### Your objective
Stop after the line containing "import * as THREE from 'three';": print each line exactly from the first line of the listing up to that point.

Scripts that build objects
**********

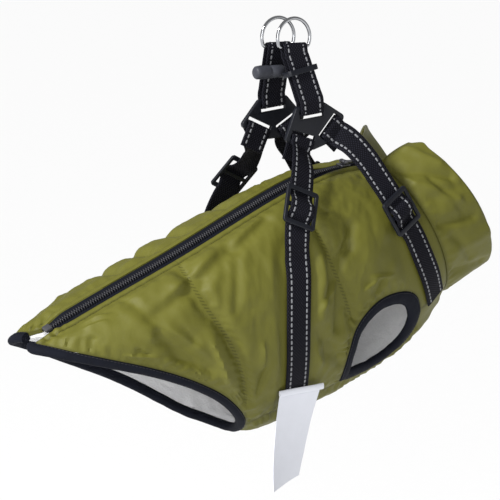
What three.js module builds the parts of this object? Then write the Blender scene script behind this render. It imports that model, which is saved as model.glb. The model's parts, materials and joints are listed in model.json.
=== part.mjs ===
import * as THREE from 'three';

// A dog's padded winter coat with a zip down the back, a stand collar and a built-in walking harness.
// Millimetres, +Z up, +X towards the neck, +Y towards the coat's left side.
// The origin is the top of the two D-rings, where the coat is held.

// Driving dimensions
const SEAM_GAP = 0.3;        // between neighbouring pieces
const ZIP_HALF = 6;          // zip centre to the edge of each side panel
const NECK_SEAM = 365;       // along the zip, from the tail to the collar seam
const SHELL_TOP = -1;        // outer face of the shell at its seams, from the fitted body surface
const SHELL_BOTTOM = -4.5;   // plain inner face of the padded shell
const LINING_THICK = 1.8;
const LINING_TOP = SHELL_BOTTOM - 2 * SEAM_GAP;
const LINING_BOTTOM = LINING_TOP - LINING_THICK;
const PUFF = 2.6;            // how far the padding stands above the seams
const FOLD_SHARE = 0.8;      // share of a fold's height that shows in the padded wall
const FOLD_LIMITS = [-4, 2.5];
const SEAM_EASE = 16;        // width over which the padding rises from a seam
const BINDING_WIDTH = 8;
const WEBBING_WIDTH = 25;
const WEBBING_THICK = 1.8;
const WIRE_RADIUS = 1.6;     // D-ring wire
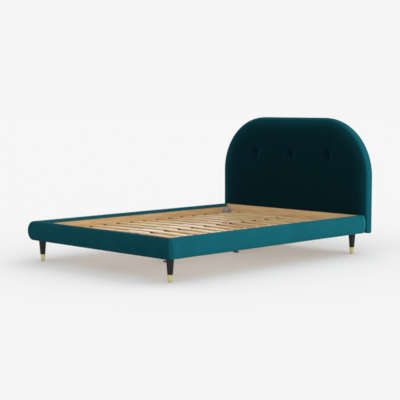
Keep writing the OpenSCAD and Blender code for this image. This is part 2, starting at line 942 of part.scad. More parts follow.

**********

### Task solution
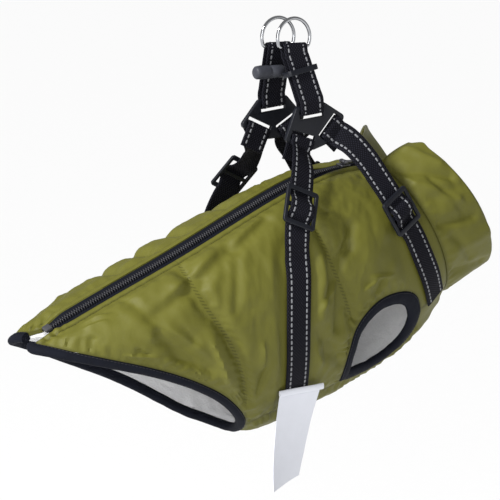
What three.js module builds the parts of this object? Then write the Blender scene script behind this render. It imports that model, which is saved as model.glb. The model's parts, materials and joints are listed in model.json.
=== part.mjs ===
import * as THREE from 'three';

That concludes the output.